The trick to this question is that neither situation can exist in reality. There are no perfect insulators (required to isolate the plates in part 1), and no perfect conductors (required for the wires). Both of these situations are ideal cases that exist at the end of an extrapolation of what can happen in reality.
To bring this situation back to reality, let's start with case2, but add a resistor to the top wire and bottom wire. In reality, all wires have a little resistance, so lets make those resistances very very small (fractions of an ohm).
We now have a circuit, with two capacitors, charged. From the capacitor equation, $C=\frac{Q}{V}$, we can see that the two capacitors will each have a voltage differential across them. In the trivial case, where that voltage is the same for both capacitors, no current will flow. However, in all other cases, current will flow, which can be seen by either assigning a ground voltage anywhere on the circuit and doing nodal analysis, or by doing a mesh analysis with the one loop.
In case 1, we actually have a really really really large resistor on the top. It's trivial to see that such a resistor would make current move through the circuit very very slowly. If the resistor was infinite (perfectly isolating the plates), no current would flow at all. Remember, current is the motion of charges -- no charges can move without a current.
If you prefer to think in mathematical terms, for case 1 assign a "ground" voltage on the bottom wire. Using $C=\frac{Q}{V}$ we can see that, for a fixed capacitance and a fixed charge, the voltage across the capacitor is fixed. Thus, we can assign a voltage for the top plate which is the ground voltage plus this voltage across the capacitor. When you do this, you see that the voltages are just right such that no current flows.
If you want to go into the extreme mathematical side to understand how the capacitor "knows" it isn't connected, you can go to Maxwell's equations, which describe the forces applied by electricity and magnetism as fields (which have values everywhere, even between "isolated" plates). In these cases, you'll find that the mere act of bringing the wire in to connect the circuit causes the fields to change. These fields technically propagate at the speed of light (in the medium), so they're not instantaneous, but they're far faster than most of us will ever measure.

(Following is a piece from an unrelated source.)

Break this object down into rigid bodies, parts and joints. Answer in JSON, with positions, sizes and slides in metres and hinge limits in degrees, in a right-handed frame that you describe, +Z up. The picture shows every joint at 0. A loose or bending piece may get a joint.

If you want to know what happens if you actually connect two perfectly isolated capacitors instantaneously? The answer is: nothing, because it can't happen. This would be the limiting case as you take several values (such as the resistances and switch closure rates) to infinity. This does not exist in the real world.

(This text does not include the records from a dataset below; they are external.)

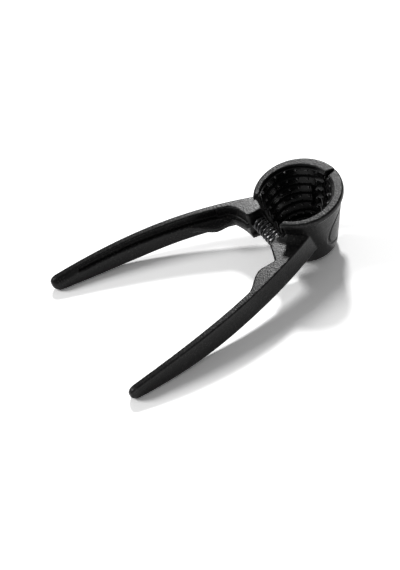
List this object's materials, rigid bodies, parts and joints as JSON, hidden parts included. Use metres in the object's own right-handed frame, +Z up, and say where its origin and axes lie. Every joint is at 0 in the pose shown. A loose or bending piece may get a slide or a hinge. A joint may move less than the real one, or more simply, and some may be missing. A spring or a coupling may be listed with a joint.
{
  "type": "spring-loaded nutcracker",
  "caption": "Spring-loaded hand nutcracker: a split tapered cup with stepped, toothed walls on two long handles that hinge behind it.",
  "frame": {"origin": "on the table, under the middle of the object's box as it stands", "axes": "+X from the hinge and cup to the ends of the handles, +Y towards the near arm, +Z up from the table"},
  "size_m": [0.1688, 0.1012, 0.049],
  "materials": {
    "cast_black": "black non-stick coating, fine satin grain",
    "steel": "bright drawn wire"
  },
  "bodies": {
    "near_arm_body": {"near_arm": "cast_black", "hinge_pin": "steel", "spring": "steel"},
    "far_arm_body": {"far_arm": "cast_black"}
  },
  "joints": [
    {"name": "arm_hinge", "type": "hinge", "parent": "near_arm_body", "child": "far_arm_body", "pos_m": [-0.08018, 0, 0.02662], "axis": [0.1769, 0, 0.9842], "range_deg": [0, 18], "stiffness_Nm_per_rad": 2.4, "springref_deg": -5.73, "deforming": ["spring"]}
  ]
}
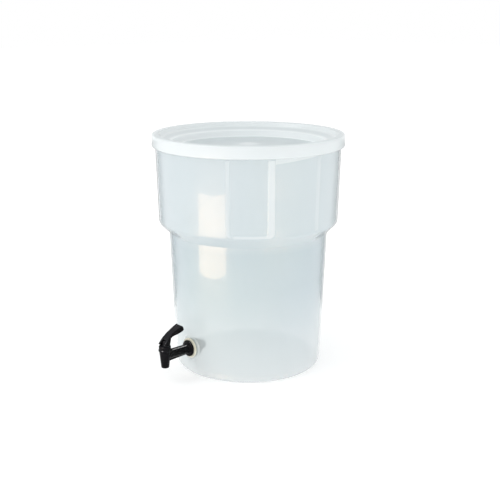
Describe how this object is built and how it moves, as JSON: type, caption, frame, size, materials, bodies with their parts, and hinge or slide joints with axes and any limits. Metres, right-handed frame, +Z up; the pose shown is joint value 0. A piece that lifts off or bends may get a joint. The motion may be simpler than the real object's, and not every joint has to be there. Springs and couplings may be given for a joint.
{
  "type": "plastic fermenting bucket",
  "caption": "Round translucent plastic bucket with a wider upper band, a press-fit stepped lid and a lever tap low on its wall, for fermenting, storing and pouring drinks.",
  "frame": {"origin": "middle of the whole object's box, on the surface it stands on; the bucket's own axis stands 15.1 mm further along +Y", "axes": "+Z up, the tap points along -Y, +X to the right seen from the tap's side"},
  "size_m": [0.316, 0.3462, 0.39],
  "materials": {
    "clear_plastic": "natural translucent polypropylene, satin gloss",
    "lid_plastic": "translucent white polyethylene, satin gloss",
    "black_plastic": "moulded black plastic, gloss",
    "cream_rubber": "cream rubber, satin",
    "silicone": "milky silicone, satin",
    "steel": "stainless steel, polished"
  },
  "bodies": {
    "vessel": {"bucket": "clear_plastic", "tap_body": "black_plastic", "tap_bonnet": "black_plastic", "tap_spring": "steel", "outer_washer": "cream_rubber", "inner_washer": "silicone", "shank_nut": "black_plastic"},
    "lid": {"lid": "lid_plastic", "lid_seal": "silicone"},
    "stem": {"tap_stem": "black_plastic", "seat_cup": "silicone", "lever_pin": "black_plastic"},
    "lever": {"tap_lever": "black_plastic"}
  },
  "joints": [
    {"name": "lid_lift", "type": "slide", "parent": "vessel", "child": "lid", "axis": [0, 0, 1], "range_m": [0, 0.06]},
    {"name": "stem_lift", "type": "slide", "parent": "vessel", "child": "stem", "axis": [0, 0, 1], "range_m": [0, 0.0025], "stiffness_N_per_m": 300, "springref_m": -0.004, "deforming": ["tap_spring"]},
    {"name": "lever_tilt", "type": "hinge", "parent": "stem", "child": "lever", "pos_m": [0, -0.1627, 0.0675], "axis": [1, 0, 0], "range_deg": [0, 50]}
  ],
  "couplings": [
    {"joint": "lever_tilt", "follows": "stem_lift", "rad_per_m": 349.07}
  ]
}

As an example of this extreme effect of instantaneous behaviors, consider the case of an inductor, with a battery, and a switch, in a loop. We close the switch, charge the inductor. Then, we open the switch. The equations state that the voltage across the inductor will be infinite in this case. However, there are no perfect switches. What actually happens is the voltage goes higher as the switch gets opened faster. In the real world, we have to deal with this for motors. When you stop a motor, you have a big charged inductor that needs to generate a voltage as its magnetic field collapses. This can create a huge spark across the switch as you break down the insulation caused by the air in the switch, and burn all sorts of things out. It's not an infinite voltage, as shown in the idealized scenario, but its big enough to break things. Accordingly, you'll often see something like a massive-power low-resistance resistor with a big heat sink in parallel with the motor. Flip the switch, and the voltage runs through the resistor instead of all of your precious switching circuitry.
In that case, the real world situation is extreme, but the idealized case reaches out to infinity. Your capacitor problem runs into the same sort of issues, but instead of reaching "infinite voltage," you reach "zero current." In the real world, more complicated effects will occur.